Per your comment to 2.b, I guess slapd can distinguish users if I use pam-ldapd.
Verified from slapd log, with only nss-ldapd, slapd always think the
user is nslcd's
Kerberos principal.
>> a. slapd can't authenticate users directly by GSSAPI, so slapd can't
>> limit authorization based on users' Kerberos principal names, right?
>> /etc/nslcd.conf can specify authzid for nslcd, but that's fixed, can't
>> change according to requesting user.
>
> This is correct. Most databases are expected to be the same for all
> users (compare to /etc/passwd). If you use caching (nscd) even nslcd
> cannot find out the user requesting the information (probably one of the
> reasons that shadow lookups aren't cached).
>
Thanks, that's very reasonable for NSS usage.
>> b. I heard there is a rebind on nslcd to slapd, I setup userA on
>> kerberos and slapd (uid=userA,ou=People,dc=example,dc=com) , then I
>> run "kinit" as userA, then "getent passwd", but I don't see nslcd
>> tries to rebind as userA. why?
>
> nslcd does all normal lookups with one configuration (caller information
> is not used). Perhaps it is possible to do something like this using
> PADL's nss_ldap though but I'm not sure.
>
I don't verify with nss-ldap, I just checked its configuration file, seems
nss-ldap also uses fixed credential to do nss lookup, I'm not sure whether
it rebinds.
> If you let nslcd perform the authentication (using the PAM module) it
> will bind with the provided credentials.
>
I roughly checked the code, seems actions triggered by pam-ldapd such as
changing passwd, requesting authorization to other service will bind with
caller credential or root dn, but actions triggered by nss-ldapd such as
getent*() won't, nslcd always uses nslcd's credential configured
in /etc/nslcd.conf to bind against slapd.

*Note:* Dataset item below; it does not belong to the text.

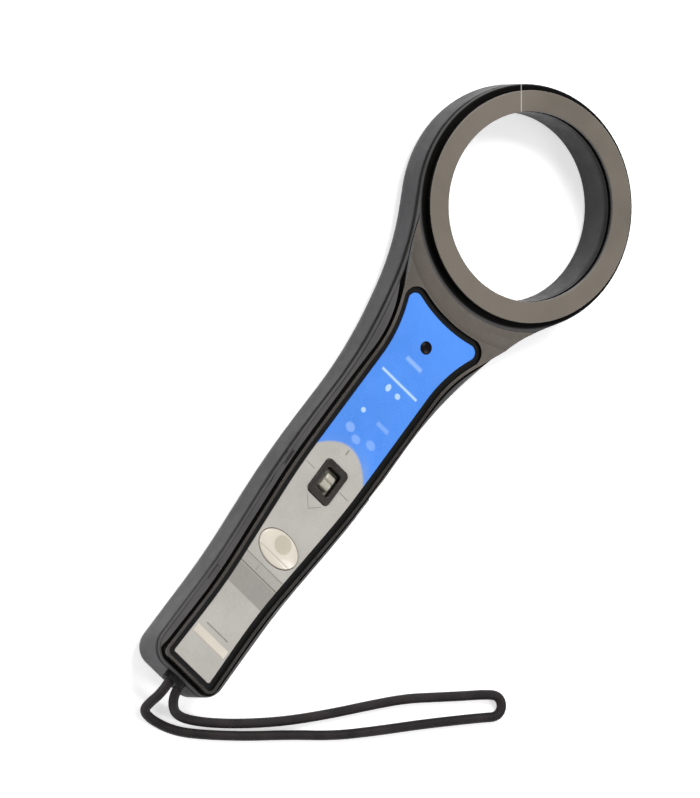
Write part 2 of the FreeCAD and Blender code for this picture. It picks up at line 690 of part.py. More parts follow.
def make_small_parts():
    base = size("board_z") + size("board_thick")
    head = size("ring_y")
    caps = []
    for index in range(5):
        caps.append(Part.makeBox(1.25, 2.0, 0.9, Vector(-5.6 + 2.4 * index, head - 95.6, base)))
    shaped("tuning_capacitors", Part.makeCompound(caps))
    can = Part.makeCylinder(3.15, 5.2, Vector(-8.2, head - 129.5, base))
    shaped("filter_capacitor", can.makeFillet(0.5, [can.Edges[0]]))
    crystal = Part.makeBox(6.4, 4.6, 3.4, Vector(-9.2, head - 174.0, base))
    crystal = crystal.makeFillet(2.0, [edge for edge in crystal.Edges if edge.BoundBox.ZLength > 3])
    shaped("quartz_crystal", crystal)
    buzzer = Part.makeCylinder(6.0, 5.4, Vector(0, head - 121.5, base))
    buzzer = buzzer.makeFillet(0.5, [buzzer.Edges[0]])
    vent = Part.makeCylinder(1.0, 2.0, Vector(0, head - 121.5, base + 4.4))
    shaped("buzzer", buzzer.cut(vent))


def make_antenna():
    inner = size("bobbin_in_r")
    core = size("bobbin_core_r")
    outer = size("bobbin_out_r")
    low = size("bobbin_low_z")
    high = size("bobbin_high_z")
    thick = size("flange_thick")
    former = new_body("coil_former")
    profile = [(inner, low), (outer, low), (outer, low + thick), (core, low + thick),
               (core, high - thick), (outer, high - thick), (outer, high), (inner, high)]
    revolve(former, polygon([Vector(x, z, 0) for x, z in profile]))
    coil = new_body("antenna_coil")
    gap = 0.05
    wound = size("coil_out_r")
    profile = [(core + gap, low + thick + gap), (wound, low + thick + gap),
               (wound, high - thick - gap), (core + gap, high - thick - gap)]
    revolve(coil, polygon([Vector(x, z, 0) for x, z in profile]))


def make_wires():
    """Insulated pairs: coil to board, and battery clip to board."""
    head = size("ring_y")
    radius = size("wire_r")
    spread = 1.1
    pair = []
    for side in (-1, 1):
        x = side * spread
        route = [(x, head - 44.9, 11.0), (x, head - 51.0, 11.4), (side * 3.6, head - 61.5, 14.8),
                 (side * 5.4, head - 71.0, 16.6), (side * 3.8, head - 80.5, 18.6),
                 (x, head - 85.4, 19.2), (x, head - 85.6, 15.6)]
        pair.append(tube([Vector(*point) for point in route], radius))
    shaped("antenna_leads", Part.makeCompound(pair))
    pair = []
    for side in (-1, 1):
        x = BOARD_PARTS["battery_connector"][3] + side * spread
        route = [(x, down("battery_top_drop") + size("clip_thick") + 0.1, 14.6), (x, head - 186.5, 15.0),
                 (x + 1.2, head - 178.5, 16.0), (x + 0.6, head - 172.4, 16.5), (x, head - 169.2, 19.2),
                 (x, head - 166.1, 19.3), (x, head - 166.2, 15.6)]
        pair.append(tube([Vector(*point) for point in route], radius))
    shaped("battery_leads", Part.makeCompound(pair))


# ---------------------------------------------------------------- battery

def make_battery():
    low = size("battery_low_z")
    high = size("battery_high_z")
    half = size("battery_half_x")
    end = down("battery_end_drop")
    top = down("battery_top_drop")
    can = Part.makeBox(2 * half, top - end, high - low, Vector(-half, end, low))
    can = can.makeFillet(2.0, [edge for edge in can.Edges if edge.BoundBox.YLength > 20])
    shaped("battery", can)
    studs = []
    middle = size("battery_z")
    for side in (-1, 1):
        stud = Part.makeCylinder(size("stud_r"), size("stud_tall"),
                                 Vector(side * size("stud_x"), top, middle), Vector(0, 1, 0))
        studs.append(stud)
    shaped("battery_terminals", Part.makeCompound(studs))
    clip = Part.makeBox(2 * size("clip_half_x"), size("clip_thick"), 2 * size("clip_half_z"),
                        Vector(-size("clip_half_x"), top + 0.05, middle - size("clip_half_z")))
    clip = clip.makeFillet(3.0, [edge for edge in clip.Edges if edge.BoundBox.YLength > 3])
    for side in (-1, 1):
        clip = clip.cut(Part.makeCylinder(size("stud_r") + 0.05, size("stud_tall") + 0.1,
                                          Vector(side * size("stud_x"), top, middle), Vector(0, 1, 0)))
    shaped("battery_snap", clip)
    pad_low = size("battery_high_z") + 0.02
    foam = Part.makeBox(18.0, 32.0, size("roof_z") - pad_low - 0.02, Vector(-9.0, end + 7.0, pad_low))
    shaped("battery_pad", foam)


def make_battery_door():
    """A plate cut from the casing's own back form, with a rounded hinge tongue and a finger notch."""
    body = new_body("battery_door")
    back_form(body)
    pocket(body, casing_outline(-1.0), "door_low_z + door_thick", "parting_z")
    around = rounded_box(size("ring_r") + 20, 2 * size("end_drop"), 1.0, 0, 0)
    pocket(body, around + door_loop(0.0, 0.0), "0 - 1", "parting_z")
    pocket(body, casing_outline(-1.0), "0 - 1", "door_low_z")
    tip = down("door_tongue_drop")
    dress(body, "Fillet", "door_thick / 2 - 0.01", lambda edge: edge.BoundBox.YMin > tip - 0.01
          and edge.BoundBox.XLength > 10)
    notch = oval(5.0, 1.6, 0, down("door_end_drop") + 4.4)
    pocket(body, notch, "0", "door_low_z + notch_deep")
    drill_across(body, "pin_bore_r", "pin_half", down("door_tongue_drop") - size("door_thick") / 2,
                 size("door_low_z") + size("door_thick") / 2)
    pin_y = down("door_tongue_drop") - size("door_thick") / 2
    pin_z = size("door_low_z") + size("door_thick") / 2
    cylinder("door_hinge_pin", "pin_r", "pin_half * 2 - 0.4", along_x(0.2 - size("pin_half"), pin_y, pin_z))


# ---------------------------------------------------------------- fasteners

def screw(x, y, low, head_r, head_tall, shank_r, top):
    """A pan-head screw pointing up, with a cross recess in its head."""
    head = Part.makeCylinder(head_r, head_tall, Vector(x, y, low))
    head = head.makeFillet(head_tall * 0.4, [head.Edges[2]])
    body = head.fuse(Part.makeCylinder(shank_r, top - low, Vector(x, y, low)))
    long, wide = head_r * 1.2, head_r * 0.28
    for size_x, size_y in ((long, wide), (wide, long)):
        body = body.cut(Part.makeBox(size_x, size_y, head_tall * 0.45,
                                     Vector(x - size_x / 2, y - size_y / 2, low)))
    return body


def make_screws():
    case = [screw(x, y, size("head_low_z"), size("head_r"), size("head_tall"), size("screw_r"),
                  size("screw_top_z")) for x, y in case_screw_places()]
    shaped("case_screws", Part.makeCompound(case))
    top = size("board_z") + size("board_thick")
    small = []
    for x, y in board_post_places():
        item = screw(0, 0, 0, 2.2, 1.4, size("post_bore_r") - 0.1, 7.5)
        item.Placement = Placement(Vector(x, y, top + 1.4), Rotation(Vector(1, 0, 0), 180))
        small.append(item)
    shaped("board_screws", Part.makeCompound(small))


# ---------------------------------------------------------------- lanyard

def cord_route():
    """The wrist loop's centre line as x, drop and height: out of the eye, round, and back."""
    floor = size("cord_z")
    eye = size("eye_z")
    descent = [(-2.1, 242.3, eye), (-1.2, 250.0, 16.6), (0.4, 255.0, 12.6), (1.3, 258.6, 7.4), (3.0, 261.3, 3.4)]
    outward = [(9.6, 261.0, floor), (20.3, 257.5, floor), (31.4, 249.9, floor), (46.3, 238.1, floor),
               (61.2, 224.8, floor), (77.4, 211.7, floor), (91.5, 197.2, floor), (104.9, 182.7, floor),
               (117.3, 170.0, floor), (125.4, 161.9, floor)]
    turn = [(130.2, 157.4, floor), (129.4, 152.6, floor), (124.9, 150.6, floor)]
    back = [(119.8, 154.5, floor), (112.4, 161.5, floor), (103.1, 170.0, floor), (92.8, 179.4, floor),
            (82.3, 191.6, floor), (70.2, 206.3, floor), (56.9, 221.2, floor), (43.4, 234.0, floor),
            (31.1, 244.1, floor), (21.4, 250.5, 2.4)]
    climb = [(14.9, 253.1, 4.6), (9.7, 253.0, 8.8), (5.6, 251.3, 13.2), (3.2, 247.9, 16.7), (2.1, 242.3, eye)]
    route = descent + outward + turn + back + climb
    return [Vector(x, size("ring_y") - drop, z) for x, drop, z in route]


def make_lanyard():
    cord = tube(cord_route(), size("cord_r"), report="wrist_cord")
    shaped("wrist_cord", cord)
    cylinder("lanyard_pin", "bar_r - 0.05", "bar_half * 2 - 0.2",
             along_x(0.1 - size("bar_half"), down("bar_drop"), size("bar_z")))
    end = down("end_drop")
    half_x = size("eye_half_x") - size("sleeve_slip")
    half_z = size("eye_half_z") - size("sleeve_slip")
    sleeve = Part.makeBox(2 * half_x, size("sleeve_in") + size("sleeve_out"), 2 * half_z,
                          Vector(-half_x, end - size("sleeve_out"), size("eye_z") - half_z))
    sleeve = sleeve.makeFillet(half_z - 0.1, [edge for edge in sleeve.Edges if edge.BoundBox.YLength > 1])
    shaped("cord_sleeve", sleeve.cut(cord))


# ---------------------------------------------------------------- check and export

def export():
    doc.recompute()
    for item in doc.Objects:
        if "Invalid" in item.State or "Error" in item.State:
            raise RuntimeError(f"{item.Name} ({item.Label}): {item.State}")
    os.makedirs("parts", exist_ok=True)
    for label, item in nodes.items():
        if item.Shape.isNull() or not item.Shape.isValid():
            raise RuntimeError(f"{label}: no valid shape")
        item.Shape.exportStep(f"parts/{label}.step")
    print(f"{len(nodes)} nodes written")


fill_sheet()
make_rear_shell()
make_front_shell()
make_ring_cover()
make_face_bezel()
make_panel_gasket()
make_panel_overlay()
make_indicator()
make_slide_switch()
make_push_button()
make_board()
make_chips()
make_connectors()
make_small_parts()
make_antenna()
make_wires()
make_battery()
make_battery_door()
make_screws()
make_lanyard()
export()
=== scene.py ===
import math

import bpy
import numpy as np
from mathutils import Matrix, Vector


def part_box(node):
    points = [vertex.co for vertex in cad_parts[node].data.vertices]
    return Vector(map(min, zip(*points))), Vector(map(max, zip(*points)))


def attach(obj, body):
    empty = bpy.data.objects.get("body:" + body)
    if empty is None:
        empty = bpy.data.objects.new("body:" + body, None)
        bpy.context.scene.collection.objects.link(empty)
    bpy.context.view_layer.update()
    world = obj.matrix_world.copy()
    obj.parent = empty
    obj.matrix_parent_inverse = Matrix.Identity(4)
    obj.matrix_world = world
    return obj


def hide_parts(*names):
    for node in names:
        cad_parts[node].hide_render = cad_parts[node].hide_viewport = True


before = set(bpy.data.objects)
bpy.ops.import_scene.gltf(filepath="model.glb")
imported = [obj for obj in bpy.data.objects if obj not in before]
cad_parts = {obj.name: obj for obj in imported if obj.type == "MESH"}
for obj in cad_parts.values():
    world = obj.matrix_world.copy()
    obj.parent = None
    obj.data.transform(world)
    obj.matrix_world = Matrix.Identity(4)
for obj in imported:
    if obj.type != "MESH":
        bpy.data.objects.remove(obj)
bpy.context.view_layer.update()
MM = 0.001

# ---------------------------------------------------------------- places worked out from the frame

cover_low, cover_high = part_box("ring_cover")
# The middle of the ring, at the level of its cover's top face.
RING = Vector(((cover_low.x + cover_high.x) / 2, (cover_low.y + cover_high.y) / 2, cover_high.z))
BORE_RADIUS = 38.0 * MM
SHOULDER_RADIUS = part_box("front_shell")[1].y - RING.y
PARTING_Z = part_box("rear_shell")[1].z
PANEL_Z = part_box("panel_overlay")[1].z
# The floor of the trench that runs round the rim.
TRENCH_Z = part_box("face_bezel")[0].z + 1.4 * MM

# ---------------------------------------------------------------- the view and the studio

OBJECT_TO_CAMERA = Vector((-0.383, -0.326, 0.864)).normalized()
CAMERA_UP = Vector((-0.648, 0.7615, 0.0)).normalized()
CAMERA_DISTANCE = 11.0
CAMERA_REACH = 40.0
SENSOR_WIDTH = 36.0
VIEW_WIDTH = 280.0 * MM
# How far the ring's middle lies to the right of the view's middle, and above it.
RING_ASIDE = 72.36 * MM
RING_UPWARD = 76.56 * MM

FLOOR_HALF = 3.0
FLOOR_LEVEL = -0.2 * MM
SURROUND_COLOUR = (0.97, 0.97, 1.0, 1.0)
SURROUND_STRENGTH = 0.3
# The soft boxes: name, place and size in metres, and power in watts.
SOFT_BOXES = [
    ("key", (-0.35, 0.75, 1.1), (0.7, 0.5), 16.0),
    ("fill", (-0.9, -0.7, 0.55), (0.6, 0.6), 8.0),
    ("rim", (0.9, 0.1, 0.8), (0.3, 0.9), 5.0),
]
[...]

>> c. the uid and gid is provided by nslcd to slapd, how can slapd to
>> avoid malicious nslcd to provide "uid=0,gid=0" to slapd for a normal
>> user?
>
> I don't fully understand what you mean. nslcd can perform some extra
> filtering of the results it received from the LDAP server with the
> nss_min_uid option and minimum_uid for the PAM module. nslcd doesn't
> perform anything on the LDAP server that you couldn't do with ldapsearch
> (all nslcd's secrets should be in nslcd.conf) so it should be safe.
>
I realized I worried unnecessarily, let me explain more.
(I) For administrated host, suppose two users userA and userB with
uid 2000 and 2001,
if nslcd is attacked by userB and nslcd can report uid=2000 for userB,
then userB
can pretend as userA. Stronger authentication between nslcd and userA
doesn't help,
no solution for this attack except userA bypasses nslcd totally.
Luckily, this is just paranoid,
I don't hear any vulnerability for that yet.
(II) For host owned by malicious user, he can read information if
he has binding privilege
to slapd, nslcd doesn't expose more risk and it's fault of bad trust
between the user and slapd
administrator.
>> d. I only installed nss-ldapd + nslcd, not pam-ldapd because I already
>> have pam-krb5, I find "chsh" complains the user isn't in /etc/passwd,
>> seems it doesn't look into slapd, how can I make chsh LDAP-aware?
>
> There is currently no support for chsh (or chfn) because there is no
> standard interface for that (not part of PAM or NSS). You could
> implement those as small applications that off-load the request to nslcd
> and implement it there though but that is currently not implemented.
It's not a big issue for me, people rarely change their login shell and
they can exec() to other shell in ~/.profile anyway. Actually I feel more
comfortable that nslcd can't write my LDAP directory:-)
Thank you very much for your detailed explanation!